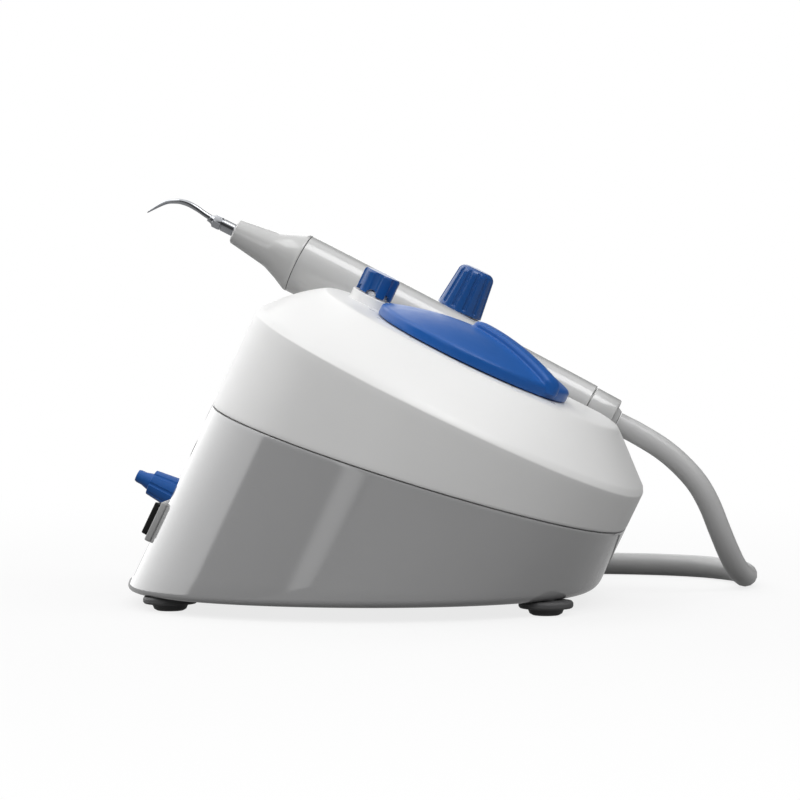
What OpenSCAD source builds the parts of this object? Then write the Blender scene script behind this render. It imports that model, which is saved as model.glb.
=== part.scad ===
// Ultrasonic dental scaler: a tabletop generator with a sloping deck, its handpiece and cord.
// Millimetres. +X is the low front, +Z is up, and the four feet stand on Z = 0.

/* [Body] */
// Length of the body along its sloping deck
body_len = 126; // [118:0.1:134]
// Width of the body, side to side
body_w = 132.4; // [128:0.1:144]
// Slope of the deck, in degrees
deck_tilt = 25.6; // [23:0.1:28]
// Height of the deck's pivot line above the table
pivot_z = 10.7; // [9:0.1:12]
// Height of the side walls' upper crease, square to the deck
crease_h = 54.8; // [53:0.1:58]
// Rise of the bevel from the crease to the deck plate
bevel_h = 13.9; // [12:0.1:16]
// Run of the bevel at the front and the rear, seen square to the deck
bevel_end_run = 15.3; // [13:0.1:18]
// Run of the bevel at the sides, seen square to the deck
bevel_side_run = 22.7; // [20:0.1:25]
// Crown of the deck plate
plate_crown = 0.5; // [0.3:0.1:1.5]
// Wall of both shells
wall = 2.5; // [2.2:0.1:2.8]
// Height of the seam between the shells, under the origin
seam_z = 44.1; // [42:0.1:47]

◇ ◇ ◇

STATED GOAL | Quote the entire listing above exactly.

WORKED SOLUTION |
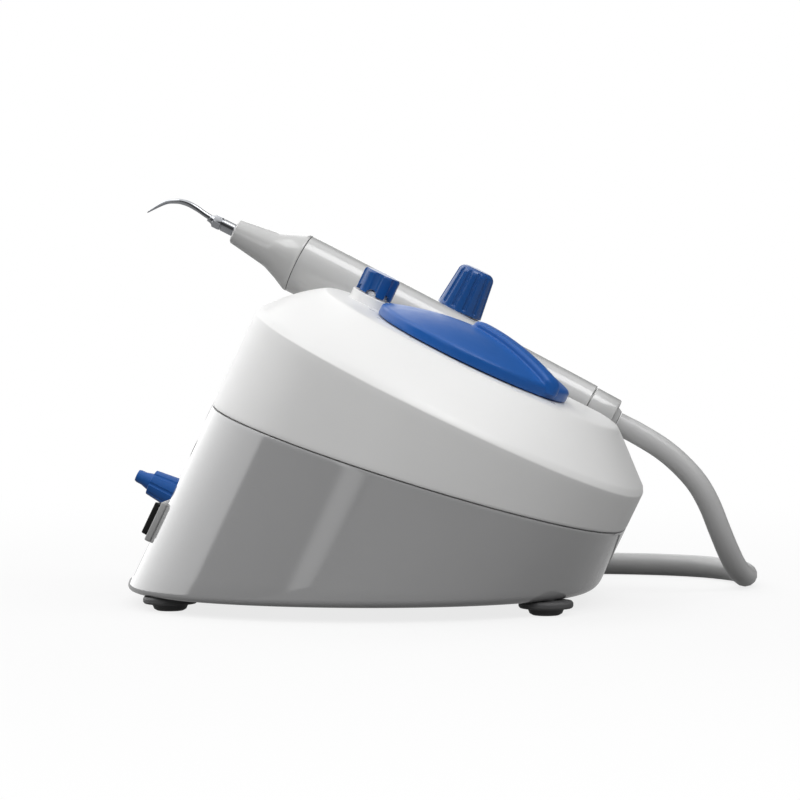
What OpenSCAD source builds the parts of this object? Then write the Blender scene script behind this render. It imports that model, which is saved as model.glb.
=== part.scad ===
// Ultrasonic dental scaler: a tabletop generator with a sloping deck, its handpiece and cord.
// Millimetres. +X is the low front, +Z is up, and the four feet stand on Z = 0.

/* [Body] */
// Length of the body along its sloping deck
body_len = 126; // [118:0.1:134]
// Width of the body, side to side
body_w = 132.4; // [128:0.1:144]
// Slope of the deck, in degrees
deck_tilt = 25.6; // [23:0.1:28]
// Height of the deck's pivot line above the table
pivot_z = 10.7; // [9:0.1:12]
// Height of the side walls' upper crease, square to the deck
crease_h = 54.8; // [53:0.1:58]
// Rise of the bevel from the crease to the deck plate
bevel_h = 13.9; // [12:0.1:16]
// Run of the bevel at the front and the rear, seen square to the deck
bevel_end_run = 15.3; // [13:0.1:18]
// Run of the bevel at the sides, seen square to the deck
bevel_side_run = 22.7; // [20:0.1:25]
// Crown of the deck plate
plate_crown = 0.5; // [0.3:0.1:1.5]
// Wall of both shells
wall = 2.5; // [2.2:0.1:2.8]
// Height of the seam between the shells, under the origin
seam_z = 44.1; // [42:0.1:47]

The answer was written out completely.